## EXERCISE
Copy the listing below line for line, starting at its first line and ending with the line that has "# Angles marked" in it. Add nothing.
-- start of MATERIAL PROVIDED --
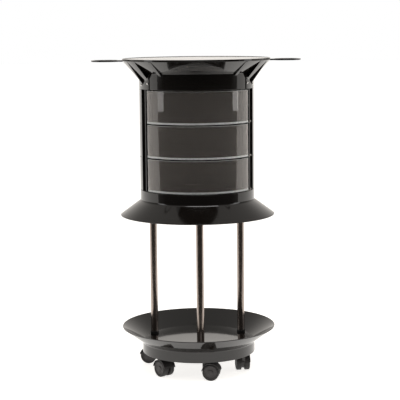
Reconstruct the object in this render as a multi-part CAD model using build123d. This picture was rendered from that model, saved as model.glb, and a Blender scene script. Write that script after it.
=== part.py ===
from build123d import *
import os
from math import cos, radians, sin

os.makedirs("parts", exist_ok=True)

# Hairdresser's round trolley: a dish on six swivel casters, three chrome columns, and a drum of three
# swing-out clear trays under a flared round top with a dryer holder on each side.
# Millimetres. Origin on the floor under the axis of the drum, +Z up, open front of the drum towards -Y.
# Angles marked "bearing" are measured about Z from the front (-Y) towards +X, in degrees.

# ---- driving dimensions -------------------------------------------------------------------------------
DRUM_R = 170.0          # outside of the drum, the neck and both flared mouldings' bands
WALL = 3.0              # moulded wall thickness
FLARE_R = 230.0         # rim of the dish and of the skirt
BAND_H = 34.0           # straight band of the dish and skirt moulding
CONE_BLEND = 8.0        # rounding between band and cone
FLARE_H = 44.0          # height of its cone
BASE_Z = 54.5           # underside of the base above the floor
SKIRT_Z = 471.5         # lower rim of the skirt
TIER_H = 99.5           # one tier of the drum
TIERS = ["lower", "middle", "upper"]
NECK_H = 28.0           # straight neck above the drum, at the sides and back
FRONT_NECK_H = 46.0     # and at the front, where the cone starts higher
FRONT_EDGE = 56.5       # bearing of the edges of that front part
TOP_R = 219.0           # rim of the flared top
TOP_FLARE_H = 56.0      # height of the top's cone
TRAY_PLATE_T = 3.0      # round top tray
TRAY_LIP_H = 1.0        # its raised edge
STRIP_W = 12.0          # screwed strip on each side of the neck's front
STRIP_T = 2.0
SEAT_T = 0.5            # depth of the columns' seats in the dish
COLLAR_T = 1.6          # rubber collar round a column's foot

COLUMN_D = 22.0
COLUMN_T = 1.5
COLUMN_RING_R = 154.0
BOARD_T = 12.0          # board under the dish
COLUMN_BEARINGS = {"front": 0.0, "right": 120.0, "left": 240.0}

POST_RING_R = 157.0     # pivot rod and latch rod
POST_BEARING = 68.0
POST_D = 16.0
ROD_D = 8.0             # also the bolts' size
BOLT_HEAD_H = 5.5
HEX_ACROSS = 13.0
BACK_ROD_RING_R = 150.0
SHELL_EDGE = 73.0       # bearing of the shells' front edges
SHELL_EDGE_DEPTH = 18.0
SEAM = 1.2              # shadow gap between the shells' outer walls

TRAY_R = 167.0          # bow front of the clear trays
TRAY_EDGE = 62.0        # bearing of the bow front's ends
TRAY_SIDE_X = 133.0
TRAY_SIDE_Y = -58.0
TRAY_BACK_X = 119.0     # narrower at the free end, so that it swings past the latch post
TRAY_BACK_Y = 32.0
TRAY_WALL = 3.0
TRAY_FLOOR_T = 5.5
TRAY_H = 95.0
EAR_R = 12.0
WASHER_T = 1.0
END_PLAY = 0.2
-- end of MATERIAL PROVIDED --
## RESPONSE TO THIS EXERCISE
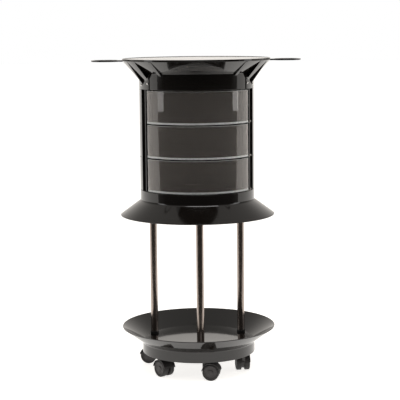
Reconstruct the object in this render as a multi-part CAD model using build123d. This picture was rendered from that model, saved as model.glb, and a Blender scene script. Write that script after it.
=== part.py ===
from build123d import *
import os
from math import cos, radians, sin

os.makedirs("parts", exist_ok=True)

# Hairdresser's round trolley: a dish on six swivel casters, three chrome columns, and a drum of three
# swing-out clear trays under a flared round top with a dryer holder on each side.
# Millimetres. Origin on the floor under the axis of the drum, +Z up, open front of the drum towards -Y.
# Angles marked "bearing" are measured about Z from the front (-Y) towards +X, in degrees.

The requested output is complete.